>>

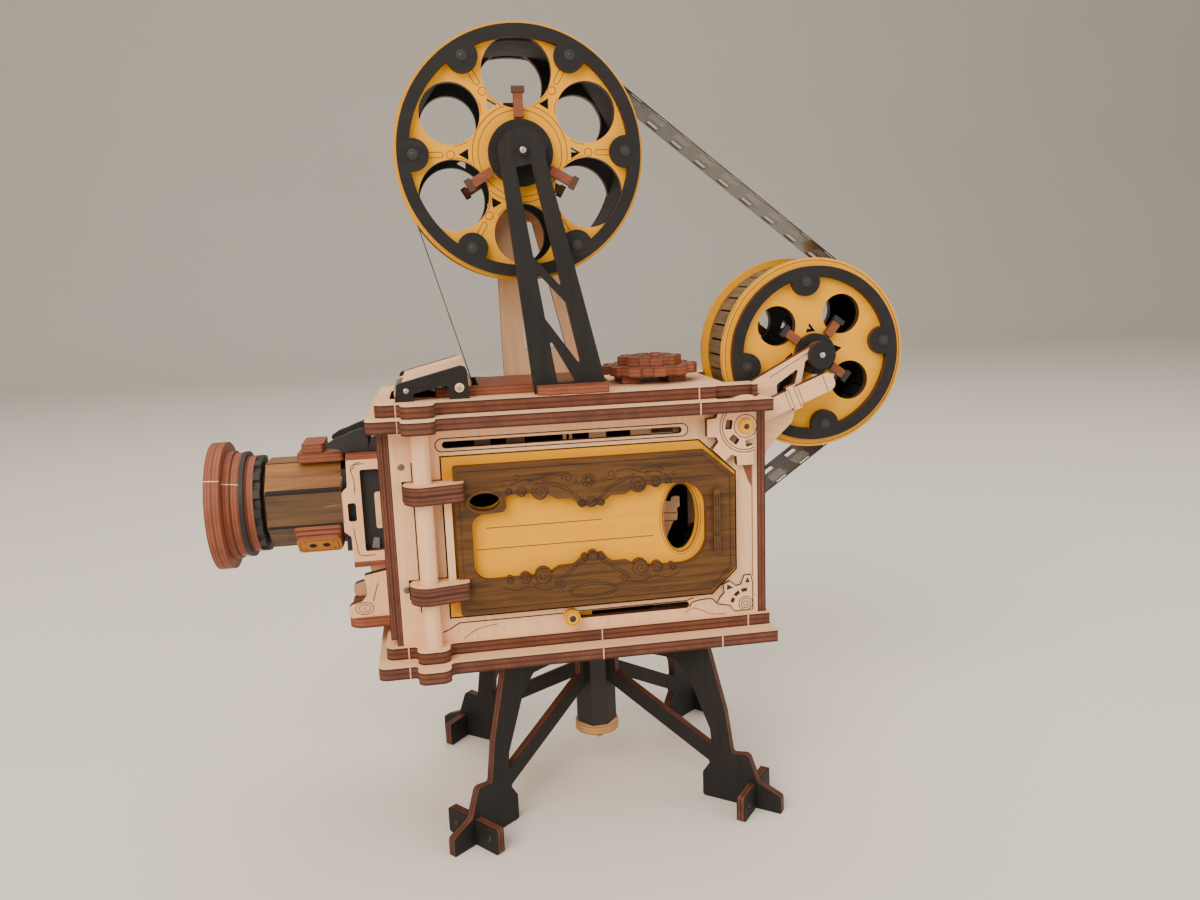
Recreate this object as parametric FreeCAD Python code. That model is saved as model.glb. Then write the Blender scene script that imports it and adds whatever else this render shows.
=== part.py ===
"""Hand-cranked toy film projector of laser-cut plywood on a four-legged stand.

Millimetres. +X is the rear, the lens looks along -X, the door is on the -Y side and +Z is up.
The origin is under the middle of the object, on the surface that it stands on.
"""
import FreeCAD, Part
import math
import os

Vector = FreeCAD.Vector

# Sheet stock
ply = 3.0
flange_ply = 4.0
card = 1.0
near_face = -27.0
wall_in = 24.0

# Stand
stand_x = 7.0
stand_height = 58.0
leg_azimuth = 39.5
hub_flat = 6.5
hub_flat_width = 7.0
hub_bottom = 20.0
toe_reach = 73.0
toe_height = 6.0
foot_block_reach = 61.0
foot_block_length = 24.0
foot_block_height = 9.0

# Swivel of the head on the stand
swivel_radius = 3.0
swivel_disc_radius = 8.05
swivel_disc_gap = 0.3

# Running fits
shaft_radius = 1.5
shaft_clearance = 0.05
slide_clearance = 0.15

# Case: the two base plates, the four walls and the two top plates
base_lower_span = (-69.0, 66.0)
base_lower_half = 36.0
base_upper_span = (-66.5, 65.5)
base_upper_half = 29.0
top_lower_span = (-67.3, 64.7)
top_lower_half = 36.0
top_upper_span = (-64.5, 62.0)
top_upper_half = 28.0
wall_height = 72.5
front_in = -60.7
front_ply = 1.95
front_face = front_in - 2 * front_ply
rear_in = 61.5
front_layer_lift = 2.0
plate_corner = 3.0
base_top = stand_height + flange_ply
case_floor = base_top + flange_ply
case_roof = case_floor + wall_height
deck = case_roof + flange_ply
roof = deck + flange_ply

# Hinge post and the door that turns about it
post_x = -50.9
post_y = -30.3
post_radius = 2.9
post_clearance = 0.05
post_lobe_half = 5.3
post_lobe_reach = 6.7
door_left = -44.6
door_right = 53.6
door_low = case_floor + 8.4
door_high = case_floor + 62.5
door_gap = 0.5
door_chamfer_top = (41.0, case_floor + 51.0)
door_chamfer_low = (45.0, case_floor + 16.6)
overlay_left = -41.3
overlay_right = 52.6
overlay_low = case_floor + 9.5
overlay_high = case_floor + 59.6
overlay_chamfer_top = (42.4, case_floor + 50.7)
overlay_chamfer_low = (44.4, case_floor + 18.0)
field_left = -36.0
field_right = 42.6
field_sill = 11.3
field_head = 10.4
window_x = 34.3
window_z = case_floor + 36.4
window_half_width = 5.9
window_half_height = 11.7
peep_x = -31.6
peep_z = case_floor + 47.5
peep_half_width = 5.0
peep_half_height = 3.0
pull_x = 46.0
pull_low = case_floor + 24.0
pull_high = case_floor + 46.4
pull_width = 2.2
leaf_low = (case_floor + 16.0, case_floor + 49.0)
leaf_height = 6.0
leaf_knuckle = 6.3
leaf_reach = -38.0
leaf_gap = 0.4

# Latch that slides in the sill
latch_x = -4.4
latch_z = case_floor + 5.0
latch_travel = 39.0
latch_stem = 1.05
latch_knob = 2.75
latch_bar = 15.0
latch_slot_height = 2.4

# Header slot above the door
header_slot = (-44.0, 35.4)
header_slot_z = case_roof - 6.0
header_slot_height = 2.3

# Gear-shaped corner trim and the lever that turns in it
lever_x = 56.7
lever_z = case_roof - 5.6
trim_disc = 10.6
trim_tooth_tip = 13.6
trim_right = 59.5
lever_angle = 21.5
lever_length = 36.4
lever_width = 6.4
lever_hub = 4.8

# Reels
top_x = -12.9
top_z = roof + 77.3
top_flange = 40.2
top_ring = 39.1
top_ring_width = 3.9
top_drum = 38.05
rear_x = 86.9
rear_z = roof + 8.0
rear_flange = 33.1
rear_ring = 30.3
rear_ring_width = 3.9
rear_drum = 30.85
flange_in = 11.2
ring_ply = 2.5
drum_wall = 3.0
top_hub = 10.4
rear_hub = 7.1

# Arms that carry the reels
arm_face = 22.0
arm_head = 7.4
bracket_face = 20.7
bracket_boss = 4.6
rear_cap = 4.8

# Film and what guides it
film_width = 21.5
film_thickness = 0.3
film_gap = 0.3
sprocket_x = 19.7
sprocket_z = case_floor + 18.5
sprocket_radius = 12.05
guide_x = -37.1
guide_z = roof + 3.7
guide_radius = 4.2
turn_x = -56.0
turn_z = roof + 2.3
turn_radius = 2.2
lower_x = -53.2
lower_z = case_floor + 30.0
lower_radius = 5.0
guide_face = 22.0
guide_front = 5.7
guide_rear = 11.2

# Gear train
module = 1.5
backlash = 0.35
crank_x = 39.5
crank_z = case_floor + 32.0
crank_teeth = 20
sprocket_teeth = 12
idler_teeth = 34
shutter_teeth = 16
shutter_radius = 20.1
crank_to_idler = 166.3
idler_to_shutter = 144.8
inner_plate = 11.5
gear_in = 15.2
gear_out = 19.2

# Crank
crank_plane = 29.0
crank_throw = 24.0
knob_radius = 4.6
knob_length = 17.5
knob_pin = 1.5

# Music cylinder and comb
cylinder_radius = 7.0
cylinder_length = 18.0
pin_size = 0.6
comb_teeth = 12
comb_thickness = 0.8
comb_gap = 0.15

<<

• Task to carry out:
From the listing above, extract every line exactly as it stands.

• Output:
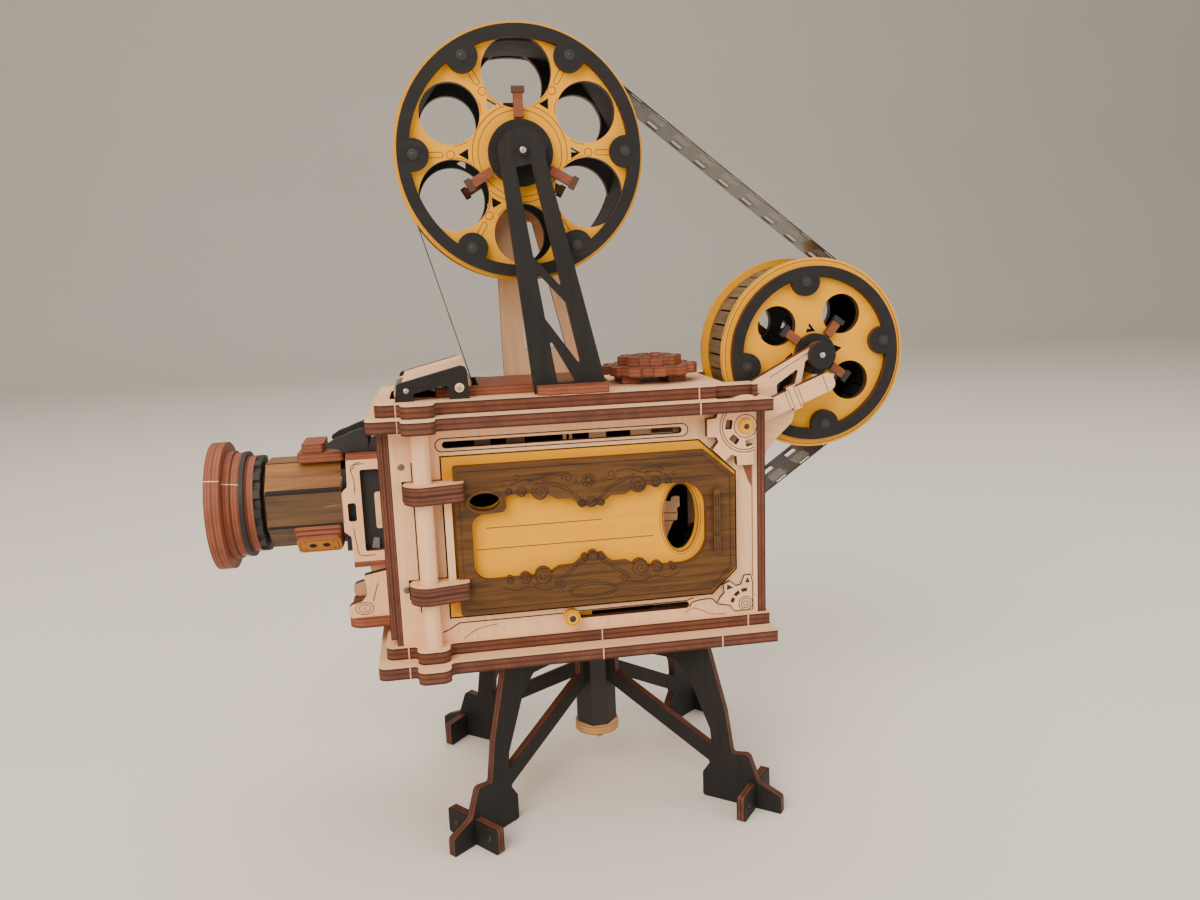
Recreate this object as parametric FreeCAD Python code. That model is saved as model.glb. Then write the Blender scene script that imports it and adds whatever else this render shows.
=== part.py ===
"""Hand-cranked toy film projector of laser-cut plywood on a four-legged stand.

Millimetres. +X is the rear, the lens looks along -X, the door is on the -Y side and +Z is up.
The origin is under the middle of the object, on the surface that it stands on.
"""
import FreeCAD, Part
import math
import os

Vector = FreeCAD.Vector

# Sheet stock
ply = 3.0
flange_ply = 4.0
card = 1.0
near_face = -27.0
wall_in = 24.0

# Stand
stand_x = 7.0
stand_height = 58.0
leg_azimuth = 39.5
hub_flat = 6.5
hub_flat_width = 7.0
hub_bottom = 20.0
toe_reach = 73.0
toe_height = 6.0
foot_block_reach = 61.0
foot_block_length = 24.0
foot_block_height = 9.0

# Swivel of the head on the stand
swivel_radius = 3.0
swivel_disc_radius = 8.05
swivel_disc_gap = 0.3

# Running fits
shaft_radius = 1.5
shaft_clearance = 0.05
slide_clearance = 0.15

# Case: the two base plates, the four walls and the two top plates
base_lower_span = (-69.0, 66.0)
base_lower_half = 36.0
base_upper_span = (-66.5, 65.5)
base_upper_half = 29.0
top_lower_span = (-67.3, 64.7)
top_lower_half = 36.0
top_upper_span = (-64.5, 62.0)
top_upper_half = 28.0
wall_height = 72.5
front_in = -60.7
front_ply = 1.95
front_face = front_in - 2 * front_ply
rear_in = 61.5
front_layer_lift = 2.0
plate_corner = 3.0
base_top = stand_height + flange_ply
case_floor = base_top + flange_ply
case_roof = case_floor + wall_height
deck = case_roof + flange_ply
roof = deck + flange_ply

# Hinge post and the door that turns about it
post_x = -50.9
post_y = -30.3
post_radius = 2.9
post_clearance = 0.05
post_lobe_half = 5.3
post_lobe_reach = 6.7
door_left = -44.6
door_right = 53.6
door_low = case_floor + 8.4
door_high = case_floor + 62.5
door_gap = 0.5
door_chamfer_top = (41.0, case_floor + 51.0)
door_chamfer_low = (45.0, case_floor + 16.6)
overlay_left = -41.3
overlay_right = 52.6
overlay_low = case_floor + 9.5
overlay_high = case_floor + 59.6
overlay_chamfer_top = (42.4, case_floor + 50.7)
overlay_chamfer_low = (44.4, case_floor + 18.0)
field_left = -36.0
field_right = 42.6
field_sill = 11.3
field_head = 10.4
window_x = 34.3
window_z = case_floor + 36.4
window_half_width = 5.9
window_half_height = 11.7
peep_x = -31.6
peep_z = case_floor + 47.5
peep_half_width = 5.0
peep_half_height = 3.0
pull_x = 46.0
pull_low = case_floor + 24.0
pull_high = case_floor + 46.4
pull_width = 2.2
leaf_low = (case_floor + 16.0, case_floor + 49.0)
leaf_height = 6.0
leaf_knuckle = 6.3
leaf_reach = -38.0
leaf_gap = 0.4

# Latch that slides in the sill
latch_x = -4.4
latch_z = case_floor + 5.0
latch_travel = 39.0
latch_stem = 1.05
latch_knob = 2.75
latch_bar = 15.0
latch_slot_height = 2.4

# Header slot above the door
header_slot = (-44.0, 35.4)
header_slot_z = case_roof - 6.0
header_slot_height = 2.3

# Gear-shaped corner trim and the lever that turns in it
lever_x = 56.7
lever_z = case_roof - 5.6
trim_disc = 10.6
trim_tooth_tip = 13.6
trim_right = 59.5
lever_angle = 21.5
lever_length = 36.4
lever_width = 6.4
lever_hub = 4.8

# Reels
top_x = -12.9
top_z = roof + 77.3
top_flange = 40.2
top_ring = 39.1
top_ring_width = 3.9
top_drum = 38.05
rear_x = 86.9
rear_z = roof + 8.0
rear_flange = 33.1
rear_ring = 30.3
rear_ring_width = 3.9
rear_drum = 30.85
flange_in = 11.2
ring_ply = 2.5
drum_wall = 3.0
top_hub = 10.4
rear_hub = 7.1

# Arms that carry the reels
arm_face = 22.0
arm_head = 7.4
bracket_face = 20.7
bracket_boss = 4.6
rear_cap = 4.8

# Film and what guides it
film_width = 21.5
film_thickness = 0.3
film_gap = 0.3
sprocket_x = 19.7
sprocket_z = case_floor + 18.5
sprocket_radius = 12.05
guide_x = -37.1
guide_z = roof + 3.7
guide_radius = 4.2
turn_x = -56.0
turn_z = roof + 2.3
turn_radius = 2.2
lower_x = -53.2
lower_z = case_floor + 30.0
lower_radius = 5.0
guide_face = 22.0
guide_front = 5.7
guide_rear = 11.2

# Gear train
module = 1.5
backlash = 0.35
crank_x = 39.5
crank_z = case_floor + 32.0
crank_teeth = 20
sprocket_teeth = 12
idler_teeth = 34
shutter_teeth = 16
shutter_radius = 20.1
crank_to_idler = 166.3
idler_to_shutter = 144.8
inner_plate = 11.5
gear_in = 15.2
gear_out = 19.2

# Crank
crank_plane = 29.0
crank_throw = 24.0
knob_radius = 4.6
knob_length = 17.5
knob_pin = 1.5

# Music cylinder and comb
cylinder_radius = 7.0
cylinder_length = 18.0
pin_size = 0.6
comb_teeth = 12
comb_thickness = 0.8
comb_gap = 0.15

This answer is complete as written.